COMMODITY DERIVATIVES
As of October 22, 2021, commodity derivative positions for the fourth quarter include:
- OIL: Approximately 70-75% of expected 4Q oil production is hedged to WTI at an average price of $41.70/Bbl.
- Midland Basin oil differential: Approximately 60% of expected 4Q Midland Basin oil production is hedged to the local price point at a positive $0.71/Bbl basis.
- NATURAL GAS: Approximately 80% of expected 4Q natural gas production is hedged (based on dry gas volumes). 12,412 BBtu is hedged to HSC at an average price of $2.41/MMBtu, and 7,627 BBtu is hedged to WAHA at an average price of $1.82/MMBtu.
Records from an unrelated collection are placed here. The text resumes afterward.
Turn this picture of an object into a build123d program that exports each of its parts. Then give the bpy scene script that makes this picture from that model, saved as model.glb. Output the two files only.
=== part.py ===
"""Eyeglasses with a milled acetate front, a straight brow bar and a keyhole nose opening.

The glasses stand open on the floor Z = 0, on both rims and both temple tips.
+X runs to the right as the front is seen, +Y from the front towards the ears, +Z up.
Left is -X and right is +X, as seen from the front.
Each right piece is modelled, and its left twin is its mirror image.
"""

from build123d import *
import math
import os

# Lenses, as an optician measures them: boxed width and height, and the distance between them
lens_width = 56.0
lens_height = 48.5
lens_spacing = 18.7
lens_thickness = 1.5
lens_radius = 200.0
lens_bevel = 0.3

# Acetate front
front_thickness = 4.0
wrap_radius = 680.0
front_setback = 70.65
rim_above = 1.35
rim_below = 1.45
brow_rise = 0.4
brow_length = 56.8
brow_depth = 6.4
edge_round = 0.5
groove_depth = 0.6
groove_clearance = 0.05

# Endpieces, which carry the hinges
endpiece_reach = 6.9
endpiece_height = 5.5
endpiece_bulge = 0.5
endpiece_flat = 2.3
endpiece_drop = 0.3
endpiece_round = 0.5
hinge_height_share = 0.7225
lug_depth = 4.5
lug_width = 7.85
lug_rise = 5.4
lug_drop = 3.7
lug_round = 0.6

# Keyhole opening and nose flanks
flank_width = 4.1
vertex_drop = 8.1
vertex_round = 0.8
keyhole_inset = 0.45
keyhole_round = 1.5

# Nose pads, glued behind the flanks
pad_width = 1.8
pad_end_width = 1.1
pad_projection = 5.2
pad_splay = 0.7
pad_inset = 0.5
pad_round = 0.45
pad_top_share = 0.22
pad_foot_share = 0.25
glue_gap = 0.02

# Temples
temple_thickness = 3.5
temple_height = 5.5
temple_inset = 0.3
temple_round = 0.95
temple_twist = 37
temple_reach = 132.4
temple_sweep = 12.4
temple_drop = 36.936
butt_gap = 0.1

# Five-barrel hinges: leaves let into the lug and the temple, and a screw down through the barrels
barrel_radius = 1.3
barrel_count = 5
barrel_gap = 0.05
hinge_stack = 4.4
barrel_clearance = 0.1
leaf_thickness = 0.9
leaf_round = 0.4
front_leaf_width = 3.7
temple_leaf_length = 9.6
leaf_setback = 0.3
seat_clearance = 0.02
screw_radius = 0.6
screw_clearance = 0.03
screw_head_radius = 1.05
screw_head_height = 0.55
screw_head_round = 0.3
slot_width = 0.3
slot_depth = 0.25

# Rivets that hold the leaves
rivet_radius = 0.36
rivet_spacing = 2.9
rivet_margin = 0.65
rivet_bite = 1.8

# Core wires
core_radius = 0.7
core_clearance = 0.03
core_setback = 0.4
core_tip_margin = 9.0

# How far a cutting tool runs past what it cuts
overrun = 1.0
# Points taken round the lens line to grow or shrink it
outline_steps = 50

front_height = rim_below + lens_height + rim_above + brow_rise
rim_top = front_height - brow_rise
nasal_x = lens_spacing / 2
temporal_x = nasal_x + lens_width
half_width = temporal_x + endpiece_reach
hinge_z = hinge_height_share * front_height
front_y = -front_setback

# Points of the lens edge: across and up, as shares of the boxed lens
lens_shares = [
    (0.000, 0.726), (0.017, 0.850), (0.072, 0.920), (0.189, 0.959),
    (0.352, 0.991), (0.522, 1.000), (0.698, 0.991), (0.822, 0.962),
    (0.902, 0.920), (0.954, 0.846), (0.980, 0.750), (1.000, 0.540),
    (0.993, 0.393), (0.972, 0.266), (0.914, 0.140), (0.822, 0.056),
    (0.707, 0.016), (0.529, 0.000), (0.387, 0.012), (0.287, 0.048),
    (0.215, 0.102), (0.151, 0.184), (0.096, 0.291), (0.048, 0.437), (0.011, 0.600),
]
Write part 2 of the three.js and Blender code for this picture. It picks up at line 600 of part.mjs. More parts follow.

- NGL hedges are by individual product and include propane and normal butane swaps for the remainder of 2021.
As of October 22, 2021, commodity derivative positions for 2022, assuming comparable production volumes to 2021, would approximate (the Company expects to provide 2022 production guidance in February 2022):
- OIL: Approximately 40% of expected 2022 oil production is hedged.
- NATURAL GAS: Approximately 50% of expected 2022 natural gas production (based on dry gas volumes) is hedged.
A detailed schedule of these and other derivative positions are provided in the 3Q21 accompanying slide deck.
GUIDANCE
Full year 2021:
- The production guidance range is increased and narrowed to 49.5-50.0 MMBoe, or 135.6-137.0 MBoe/d, with 54%-55% oil.
- Capital expenditure guidance is narrowed to $670-675 million.
- LOE per Boe is reduced to $4.50-$4.60.
- Transportation per Boe is reduced to ~$2.75.
- Ad valorem and production taxes per Boe are increased to correspond to higher commodity prices to $2.70-$2.75.
- Exploration expense is reduced to ~$40 million.
- DD&A expense per Boe is reduced to $15.00-$15.50.
- G&A is updated to $100-110 million.
Fourth quarter 2021:
- Production of 12.7-13.2 MMBoe or 138-143.5 MBoe/d. The production range reflects timing of new wells being turned-in-line.
- Capital expenditures of $111-116 million.